It is possible to do it in one query by first getting a different id
for each different pdf_sha256
as a subquery, then in the query getting the elements within that set of ids by passing the subquery as follows:
def unique_disclosures_by_pdf_sha256(company)
subquery = company.disclosures.select('MIN(id) as id').group(:pdf_sha256)

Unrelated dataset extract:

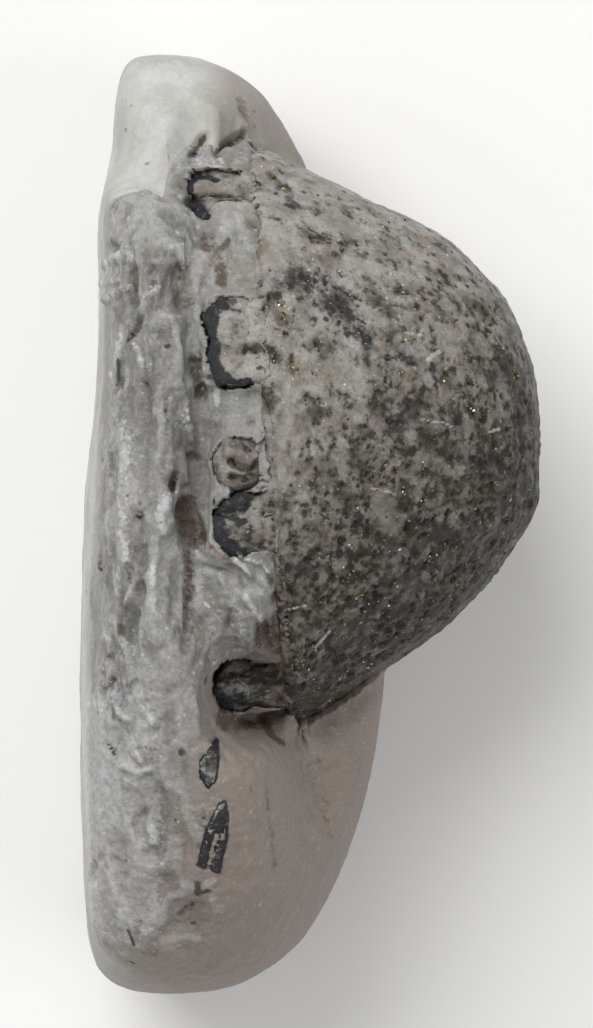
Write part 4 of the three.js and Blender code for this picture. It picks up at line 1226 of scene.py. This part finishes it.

company.disclosures.where(id: subquery)
.or(company.disclosures.where(pdf_sha256: nil))
end
The great thing about this is that ActiveRecord is lazy loaded, so the first subquery
will not be run and will be merged to the second main query to create a single query in the database. It will then retrieve all the disclosures
unique by pdf_sha256
plus all the ones that have pdf_sha256
set to nil
.
In case you are curious, given a company, the resulting query will be something like:
SELECT "disclosures".* FROM "disclosures"
WHERE (
"disclosures"."company_id" = $1 AND "disclosures"."id" IN (
SELECT MAX(id) as id FROM "disclosures" WHERE "disclosures"."company_id" = $2 GROUP BY "disclosures"."pdf_sha256"
)
OR "disclosures"."company_id" = $3 AND "disclosures"."pdf_sha256" IS NULL
)
The great thing about this solution is that the returned value is an ActiveRecord query, so it won't be loaded until you actually need. You can also use it to keep chaining queries. Example, you can select only the id
instead of the whole model and limit the number of results returned by the database:
unique_disclosures_by_pdf_sha256(company).select(:id).limit(10).each { |d| puts d }